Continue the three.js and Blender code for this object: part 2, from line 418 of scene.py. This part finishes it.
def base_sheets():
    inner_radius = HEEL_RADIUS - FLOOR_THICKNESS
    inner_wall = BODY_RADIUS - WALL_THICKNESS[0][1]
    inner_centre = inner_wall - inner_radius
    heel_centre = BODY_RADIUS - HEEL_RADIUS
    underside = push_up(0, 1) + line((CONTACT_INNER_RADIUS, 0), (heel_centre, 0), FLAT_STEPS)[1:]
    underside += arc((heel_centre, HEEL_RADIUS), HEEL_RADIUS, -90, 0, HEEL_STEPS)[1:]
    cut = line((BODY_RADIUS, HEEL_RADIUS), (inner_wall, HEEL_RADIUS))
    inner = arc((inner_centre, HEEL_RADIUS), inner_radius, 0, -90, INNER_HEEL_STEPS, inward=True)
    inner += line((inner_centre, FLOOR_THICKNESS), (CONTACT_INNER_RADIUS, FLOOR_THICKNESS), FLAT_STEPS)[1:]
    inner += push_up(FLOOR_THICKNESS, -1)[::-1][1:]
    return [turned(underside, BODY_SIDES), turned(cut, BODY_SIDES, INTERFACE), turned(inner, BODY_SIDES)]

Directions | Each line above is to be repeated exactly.

Written reply |
Continue the three.js and Blender code for this object: part 2, from line 418 of scene.py. This part finishes it.
def base_sheets():
    inner_radius = HEEL_RADIUS - FLOOR_THICKNESS
    inner_wall = BODY_RADIUS - WALL_THICKNESS[0][1]
    inner_centre = inner_wall - inner_radius
    heel_centre = BODY_RADIUS - HEEL_RADIUS
    underside = push_up(0, 1) + line((CONTACT_INNER_RADIUS, 0), (heel_centre, 0), FLAT_STEPS)[1:]
    underside += arc((heel_centre, HEEL_RADIUS), HEEL_RADIUS, -90, 0, HEEL_STEPS)[1:]
    cut = line((BODY_RADIUS, HEEL_RADIUS), (inner_wall, HEEL_RADIUS))
    inner = arc((inner_centre, HEEL_RADIUS), inner_radius, 0, -90, INNER_HEEL_STEPS, inward=True)
    inner += line((inner_centre, FLOOR_THICKNESS), (CONTACT_INNER_RADIUS, FLOOR_THICKNESS), FLAT_STEPS)[1:]
    inner += push_up(FLOOR_THICKNESS, -1)[::-1][1:]
    return [turned(underside, BODY_SIDES), turned(cut, BODY_SIDES, INTERFACE), turned(inner, BODY_SIDES)]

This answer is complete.